En otra maniobra de ingeniería política con acento de Silicon Valley, la Administración Trump ha decidido excluir los smartphones, ordenadores y otros dispositivos electrónicos de los fuertes aranceles impuestos a las importaciones chinas. La decisión, publicada con carácter retroactivo el 5 de abril, suena tanto a alivio para empresas como Apple como a admisión tácita: ni siquiera un presidente con una relación creativamente ambigua con la realidad puede ignorar que morder la mano que hace el iPhone tiene un coste.
La exclusión de una veintena de categorías de productos, incluidos ordenadores, chips de memoria, paneles solares y semiconductores, elimina temporalmente el cerco fiscal sobre las empresas tecnológicas estadounidenses… y sobre los consumidores, que estuvieron a punto de pagar 2.300 dólares por un iPhone de gama alta. Una “pequeña corrección”, según Pekín, pero con importantes implicaciones para el tablero económico mundial.
Para China, la medida supone una tímida retirada en la guerra comercial, aunque sin pedir disculpas ni bajar los brazos. “La campana alrededor del cuello del tigre sólo puede ser desabrochada por quien la puso ahí”, dijo el Ministerio de Comercio chino, citado por Reuters, una metáfora que adquiere más sabor si se imagina a Trump tratando de lidiar con un tigre de verdad. La frase es tan sibilina como certera: si el presidente de EEUU creó el problema, a él le corresponde resolverlo.
La exclusión se aplica solo a los llamados aranceles “recíprocos” de Trump, que esta semana alcanzaron un surrealista 125% sobre determinados productos chinos. Otros aranceles, como el del 20% justificado por la crisis del fentanilo (sí, has leído bien), siguen vigentes. Básicamente, la Administración estadounidense sigue jugando al ajedrez con una granada en lugar de piezas.
La reacción de los mercados fue previsiblemente bipolar. Los valores tecnológicos subieron, el oro se disparó a máximos históricos y los rendimientos de los bonos subieron como si esperaran un nuevo milagro o una nueva crisis.
Empresas como Apple, Dell y Nvidia tienen la culpa. Después de todo, fue para escapar del «arancel» por lo que Apple fletó vuelos de emergencia para transportar 600 toneladas de iPhones producidos en la India. Un espectáculo logístico que demuestra, sin quererlo, lo interconectada -y frágil- que está la cadena de valor tecnológica mundial.
Pero esta no es sólo una historia sobre aranceles y teléfonos móviles. También trata de elecciones; Trump, que basó su campaña en promesas de bajar los precios y “castigar” a China, se encuentra ahora atrapado entre la retórica y la realidad. Los consumidores no votan alegremente cuando los aparatos se encarecen. Y a los mercados no les gusta la incertidumbre, aunque venga envuelta en banderas y eslóganes.

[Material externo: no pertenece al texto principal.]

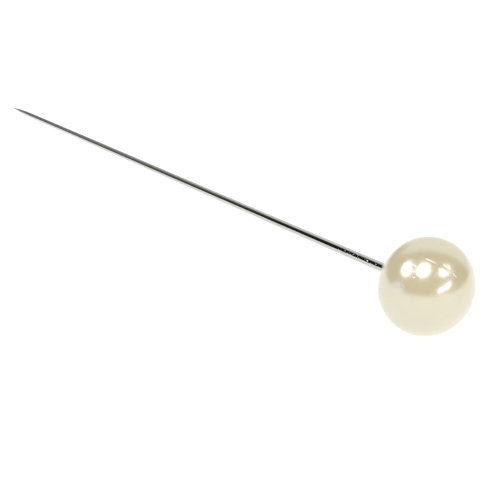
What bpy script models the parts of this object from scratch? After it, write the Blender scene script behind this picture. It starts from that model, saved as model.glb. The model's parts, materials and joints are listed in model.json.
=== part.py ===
"""A hat pin: a pointed steel wire glued into a pearl-coated plastic ball, a little flattened along the pin.

It lies on the plane z = 0, touching it with its head and its tapered point, head towards +X.
Every piece is turned about one axis, the pin's own, so each is drawn as an outline of
(x, radius) pairs: x runs along the pin from the head's centre, positive away from the point.
"""

import math

import bmesh
import bpy

# Driving dimensions, in metres
HEAD_DIAMETER = 0.012  # across the pin
HEAD_LENGTH = 0.0107  # along the pin
OVERALL_LENGTH = 0.152  # from the point to the far side of the head
WIRE_DIAMETER = 0.0012
POINT_LENGTH = 0.014  # of the ground taper
POINT_RADIUS = 0.00004  # of the blunted tip itself

COAT_THICKNESS = 0.00015  # of the dipped pearl skin
SEAT_DIAMETER = 0.003  # of the flat at the bore's mouth, which bears on the cloth
FAR_WALL = 0.0021  # of plastic left beyond the blind end of the bore

GLUE_FILM = 0.0002  # of glue round the wire
GLUE_PLUG = 0.0007  # of glue beyond the wire's end
GLUE_COLLAR = 0.00035  # how far the glue stands out of the mouth
GRIP_RING_COUNT = 4  # scored rings that key the wire into the glue
GRIP_RING_PITCH = 0.0014
GRIP_RING_WIDTH = 0.0004
GRIP_RING_DEPTH = 0.00004
WIRE_END_CHAMFER = 0.0001

# The real pieces touch. On pieces this small a gap of 0.05 mm keeps their meshes apart.
FIT_GAP = 0.00005

# Facets
HEAD_SEGMENTS = 48
HEAD_RINGS = 24  # from pole to pole
WIRE_SEGMENTS = 24
POINT_STATIONS = 9

# Places that follow from the dimensions
head_radius = HEAD_DIAMETER / 2
head_reach = HEAD_LENGTH / 2
core_radius = head_radius - COAT_THICKNESS - FIT_GAP
core_reach = head_reach - COAT_THICKNESS - FIT_GAP
seat_radius = SEAT_DIAMETER / 2
wire_radius = WIRE_DIAMETER / 2
glue_inner_radius = wire_radius + FIT_GAP
glue_outer_radius = glue_inner_radius + GLUE_FILM
bore_radius = glue_outer_radius + FIT_GAP
point_x = head_reach - OVERALL_LENGTH
seat_x = -head_reach * math.sqrt(1 - (seat_radius / head_radius) ** 2)
bore_end_x = core_reach - FAR_WALL
glue_end_x = bore_end_x - FIT_GAP
wire_end_x = glue_end_x - GLUE_PLUG - FIT_GAP


def add_material(name, colour, roughness, metallic):
    material = bpy.data.materials.new(name)
    material.use_nodes = True
    shader = material.node_tree.nodes["Principled BSDF"]
    shader.inputs["Base Color"].default_value = (*colour, 1)
    shader.inputs["Roughness"].default_value = roughness
    shader.inputs["Metallic"].default_value = metallic
    return material


def turn(name, outline, segments, material, parent):
    """A solid of revolution about x. The outline starts and ends on the axis."""
    mesh = bpy.data.meshes.new(name)
    form = bmesh.new()
    # the first outline lies half a facet off straight down, so that a facet faces the ground
    start = math.pi / segments
    corners = [form.verts.new((x, -r * math.sin(start), -r * math.cos(start))) for x, r in outline]
    edges = [form.edges.new(pair) for pair in zip(corners, corners[1:])]
    bmesh.ops.spin(
        form,
        geom=corners + edges,
        cent=(0, 0, 0),
        axis=(1, 0, 0),
        angle=2 * math.pi,
        steps=segments,
        use_merge=True,
    )
    bmesh.ops.remove_doubles(form, verts=form.verts, dist=1e-8)
    bmesh.ops.recalc_face_normals(form, faces=form.faces)
    form.to_mesh(mesh)
    form.free()
    mesh.shade_smooth()
    mesh.set_sharp_from_angle(angle=math.radians(35))
    mesh.materials.append(material)
    piece = bpy.data.objects.new(name, mesh)
    bpy.context.collection.objects.link(piece)
    piece.parent = parent
    return piece


def ball_outline(radius, reach, flat_x):
    """A ball's outline from its far pole, at reach, round to the edge of a flat at flat_x."""
    step = math.pi / HEAD_RINGS
    edge_angle = math.acos(flat_x / reach)
    outline = []
    ring = 0
    while ring * step < edge_angle - step / 4:
        outline.append((reach * math.cos(ring * step), radius * math.sin(ring * step)))
        ring += 1
    outline.append((flat_x, radius * math.sin(edge_angle)))
    return outline


def coat_outline():
    """The skin: over the ball and its flat to the bore, through it, and back inside."""
    outside = ball_outline(head_radius, head_reach, seat_x)
    inside = ball_outline(
        head_radius - COAT_THICKNESS, head_reach - COAT_THICKNESS, seat_x + COAT_THICKNESS
    )
    mouth_outside = [(seat_x, bore_radius)]
    mouth_inside = [(seat_x + COAT_THICKNESS, bore_radius)]
    return outside + mouth_outside + mouth_inside + inside[::-1]


def core_outline():
    """The ball inside the skin, with its blind bore."""
    mouth_x = seat_x + COAT_THICKNESS + FIT_GAP
    ball = ball_outline(core_radius, core_reach, mouth_x)
    return ball + [(mouth_x, bore_radius), (bore_end_x, bore_radius), (bore_end_x, 0)]


def glue_outline():
    """A cup of glue round the wire's end, with a collar that climbs the wire outside the mouth."""
    return [
        (glue_end_x, 0),
        (glue_end_x, glue_outer_radius),
        (seat_x, glue_outer_radius),
        (seat_x - GLUE_COLLAR / 2, (glue_outer_radius + glue_inner_radius) / 2),
        (seat_x - GLUE_COLLAR, glue_inner_radius),
        (wire_end_x + FIT_GAP, glue_inner_radius),
        (wire_end_x + FIT_GAP, 0),
    ]


def shaft_outline():
    """The wire from its point to its end in the bore."""
    outline = [(point_x, 0)]
    # the taper swells out of the point and runs into the full wire without an edge
    for station in range(POINT_STATIONS):
        along = station / (POINT_STATIONS - 1)
        swell = 1 - (1 - along) ** 2
        radius = POINT_RADIUS + (wire_radius - POINT_RADIUS) * swell
        outline.append((point_x + POINT_RADIUS + POINT_LENGTH * along, radius))
    for ring in reversed(range(GRIP_RING_COUNT)):
        middle = wire_end_x - GRIP_RING_PITCH * (ring + 1)
        outline.append((middle - GRIP_RING_WIDTH / 2, wire_radius))
        outline.append((middle, wire_radius - GRIP_RING_DEPTH))
        outline.append((middle + GRIP_RING_WIDTH / 2, wire_radius))
    outline.append((wire_end_x - WIRE_END_CHAMFER, wire_radius))
    outline.append((wire_end_x, wire_radius - WIRE_END_CHAMFER))
    outline.append((wire_end_x, 0))
    return outline


def lay_pin_down():
    """An empty at the head's centre that tilts the pin until head and taper both touch z = 0."""
    head_flat = head_radius * math.cos(math.pi / HEAD_SEGMENTS)
    wire_flat = math.cos(math.pi / WIRE_SEGMENTS)
    # of all the shaft's rings ahead of the head, the first to reach the ground sets the tilt
    tilt = min(
        math.atan2(head_flat - radius * wire_flat, -x)
        for x, radius in shaft_outline()
        if x < seat_x
    )
    axis = bpy.data.objects.new("pin_axis", None)
    axis.empty_display_size = head_radius
    axis.rotation_euler = (0, -tilt, 0)
    # the middle of the whole length stands over the origin
    axis.location = (-(head_reach + point_x * math.cos(tilt)) / 2, 0, head_flat * math.cos(tilt))
    bpy.context.collection.objects.link(axis)
    return axis


def main():
    for thing in list(bpy.data.objects):
        bpy.data.objects.remove(thing)
    axis = lay_pin_down()
    steel = add_material("plated_steel", (0.55, 0.56, 0.54), 0.18, 1.0)
    plastic = add_material("head_plastic", (0.86, 0.83, 0.76), 0.45, 0.0)
    pearl = add_material("pearl_lacquer", (0.87, 0.82, 0.70), 0.16, 0.0)
    glue = add_material("cured_glue", (0.80, 0.72, 0.50), 0.25, 0.0)
    turn("pin_shaft", shaft_outline(), WIRE_SEGMENTS, steel, axis)
    turn("head_core", core_outline(), HEAD_SEGMENTS, plastic, axis)
    turn("pearl_coat", coat_outline(), HEAD_SEGMENTS, pearl, axis)
    turn("glue_sleeve", glue_outline(), WIRE_SEGMENTS, glue, axis)


main()
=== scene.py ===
import bpy
import json
import math
import random
from mathutils import Matrix, Vector


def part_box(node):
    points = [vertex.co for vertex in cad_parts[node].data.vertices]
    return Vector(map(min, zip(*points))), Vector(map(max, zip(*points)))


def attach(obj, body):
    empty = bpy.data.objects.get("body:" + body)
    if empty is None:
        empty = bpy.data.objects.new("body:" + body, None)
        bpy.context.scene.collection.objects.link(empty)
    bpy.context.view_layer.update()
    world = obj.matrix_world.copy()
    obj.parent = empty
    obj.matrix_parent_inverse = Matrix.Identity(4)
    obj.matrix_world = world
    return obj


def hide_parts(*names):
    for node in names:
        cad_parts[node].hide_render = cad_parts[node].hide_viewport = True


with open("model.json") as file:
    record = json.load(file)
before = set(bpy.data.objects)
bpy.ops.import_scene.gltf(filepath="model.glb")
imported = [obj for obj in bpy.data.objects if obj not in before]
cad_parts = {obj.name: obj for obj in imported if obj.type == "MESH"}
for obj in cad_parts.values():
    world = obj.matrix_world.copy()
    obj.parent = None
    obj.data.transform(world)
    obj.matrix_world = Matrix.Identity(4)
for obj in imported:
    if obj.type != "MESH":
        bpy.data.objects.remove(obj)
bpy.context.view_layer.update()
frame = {"nodes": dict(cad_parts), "record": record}
mm = 0.001

# where the pin lies, read from the frame
seatMount = frame["record"]["mounts"][0]
alongPin = -Vector(seatMount["axis"]).normalized()      # from the point towards the head
coatLow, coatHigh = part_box("pearl_coat")
wireLow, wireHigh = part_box("pin_shaft")
glueLow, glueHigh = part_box("glue_sleeve")
headRadius = (coatHigh.z - coatLow.z) / 2
seatRadius = 1.5 * mm        # of the flat at the bore's mouth
seatShare = math.sqrt(1 - (seatRadius / headRadius) ** 2)
farPoint = Vector((coatHigh.x, 0, (coatLow.z + coatHigh.z) / 2))
headReach = (farPoint - Vector(seatMount["pos_m"])).dot(alongPin) / (1 + seatShare)    # half its length
headCentre = farPoint - Vector((headReach * alongPin.x, 0, 0))
wireRadius = (wireHigh.y - wireLow.y) / 2
glueRadius = (glueHigh.y - glueLow.y) / 2


def distanceAlong(x):    # a row-frame X as a distance along the pin from the head's centre
    return (x - headCentre.x) / alongPin.x


pointX = distanceAlong(wireLow.x)
wireEndX = distanceAlong(wireHigh.x)
glueEndX = distanceAlong(glueHigh.x)
collarX = distanceAlong(glueLow.x)
seatX = -headReach * seatShare
pinFrame = Matrix.Translation(headCentre) @ Matrix.Rotation(-math.asin(alongPin.z), 4, "Y")
print("frame read: head %.2f by %.2f mm, wire %.2f mm"
      % (2 * headRadius / mm, 2 * headReach / mm, 2 * wireRadius / mm))


# small helpers for modelling
def onlyThis(piece):
    if bpy.context.object and bpy.context.object.mode != "OBJECT":
        bpy.ops.object.mode_set(mode="OBJECT")
    bpy.ops.object.select_all(action="DESELECT")
    piece.select_set(True)
    bpy.context.view_layer.objects.active = piece


def pickFaces(piece, test):
    bpy.ops.object.mode_set(mode="EDIT")
    bpy.ops.mesh.select_mode(type="FACE")
    bpy.ops.mesh.select_all(action="DESELECT")
    bpy.ops.object.mode_set(mode="OBJECT")
    for face in piece.data.polygons:
        face.select = test(face)
    bpy.ops.object.mode_set(mode="EDIT")


def turnOutline(name, outline, sides):      # draws the outline by extruding a point, then spins it round X
    bpy.ops.object.select_all(action="DESELECT")
    bpy.ops.mesh.primitive_plane_add(size=wireRadius, location=(outline[0][0], 0, outline[0][1]))
    piece = bpy.context.object
    piece.name = piece.data.name = name
    bpy.ops.object.transform_apply(location=True, rotation=True, scale=True)
    bpy.ops.object.mode_set(mode="EDIT")
    bpy.ops.mesh.select_mode(type="VERT")
    bpy.ops.mesh.select_all(action="SELECT")
    bpy.ops.mesh.merge(type="CENTER")
    for (x, radius), (nextX, nextRadius) in zip(outline, outline[1:]):
        bpy.ops.mesh.extrude_region_move(
            TRANSFORM_OT_translate={"value": (nextX - x, 0, nextRadius - radius)})
    bpy.ops.mesh.select_all(action="SELECT")
    bpy.ops.mesh.spin(steps=sides, angle=2 * math.pi, center=(0, 0, 0), axis=(1, 0, 0))
    bpy.ops.mesh.select_all(action="SELECT")
    bpy.ops.mesh.remove_doubles(threshold=0.000001)
    bpy.ops.mesh.normals_make_consistent(inside=False)
    bpy.ops.object.mode_set(mode="OBJECT")
    return piece


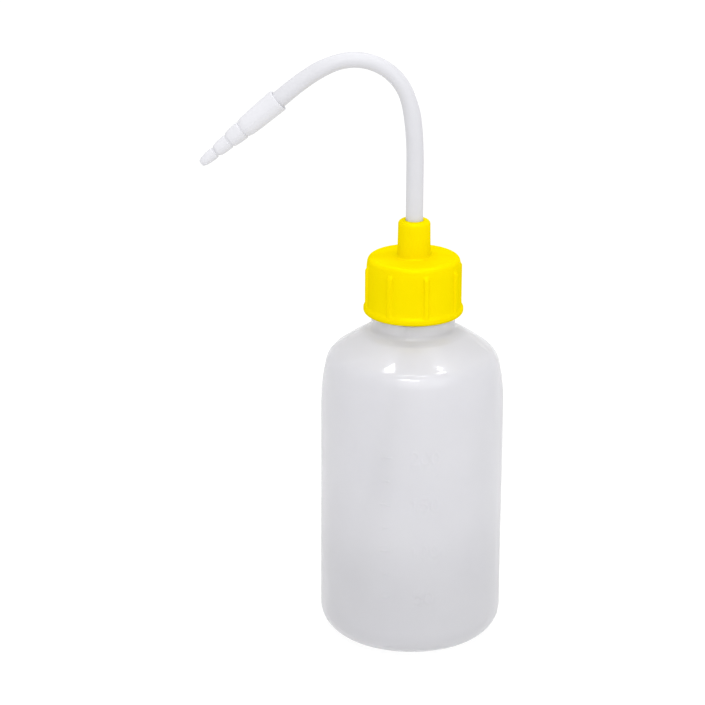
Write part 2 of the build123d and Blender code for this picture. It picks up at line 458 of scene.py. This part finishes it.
PARTING_AZ = 168.0
PARTING_HEIGHT = 0.09
PINCH_DEPTH = 0.35

# Blow-moulding unevenness
WAVE_SIZE = 26.0
WAVE_SEED = 3.0
WAVE_DEPTH = 0.04
PANEL_DEPTH = 0.12
PANEL_HALF_ANGLE = 42.0
DOME_CENTRE_R = 19.6
DOME_HALF_WIDTH = 5.7


def bend_stroke(cx, cy, rx, ry, start, end):
    """Points along an elliptic arc of a digit."""
    return [
        (cx + rx * cos(radians(start + (end - start) * k / 12)),
         cy + ry * sin(radians(start + (end - start) * k / 12)))
        for k in range(13)
    ]


DIGITS = {
    "0": [bend_stroke(0.5, 0.5, 0.5, 0.5, 0, 360)],
    "1": [[(0.2, 0.78), (0.55, 1.0), (0.55, 0.0)]],
    "2": [bend_stroke(0.5, 0.71, 0.46, 0.29, 165, -38) + [(0.02, 0.0), (1.0, 0.0)]],
    "5": [
        [(0.92, 1.0), (0.14, 1.0), (0.08, 0.55)] + bend_stroke(0.46, 0.33, 0.52, 0.33, 118, -150)
    ],
}


def stroke_distance(x, y, strokes):
    """Distance from points to the nearest stroke."""
    best = np.full(x.shape, 1e9)
    for stroke in strokes:
        for (ax, ay), (bx, by) in zip(stroke, stroke[1:]):
            dx, dy = bx - ax, by - ay
            t = np.clip(((x - ax) * dx + (y - ay) * dy) / (dx * dx + dy * dy + 1e-12), 0, 1)
            best = np.minimum(best, np.hypot(x - ax - t * dx, y - ay - t * dy))
    return best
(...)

Aun así, Trump insiste en que Estados Unidos está “ganando mucho dinero”. Eso sí, no ha dicho a quién ni cómo.
Los aranceles de Trump ya han llevado a Pekín a tomar represalias con sus propias sanciones, elevando los aranceles al 125% sobre los productos estadounidenses. La escalada amenaza con convertirse en un juego de todo o nada con costes reales para consumidores y empresas a ambos lados del Pacífico. Y quizá, como sugiere la metáfora china, la campana del tigre sólo pueda retirarse cuando alguien tenga el valor de admitir que nunca debió ponerse ahí.
Hasta entonces, el comercio internacional seguirá suspendido entre la lógica del beneficio y la política del escenario. Y las empresas tecnológicas, siempre ágiles, aprovechan la tregua para respirar hondo… y planificar su próximo salto, ya sea a la India, Vietnam o la próxima zona franca diplomática.
Porque una cosa es cierta: incluso en un mundo de chips y pantallas OLED, el juego sigue siendo el mismo. Sólo cambian los jugadores y el tono de los tweets.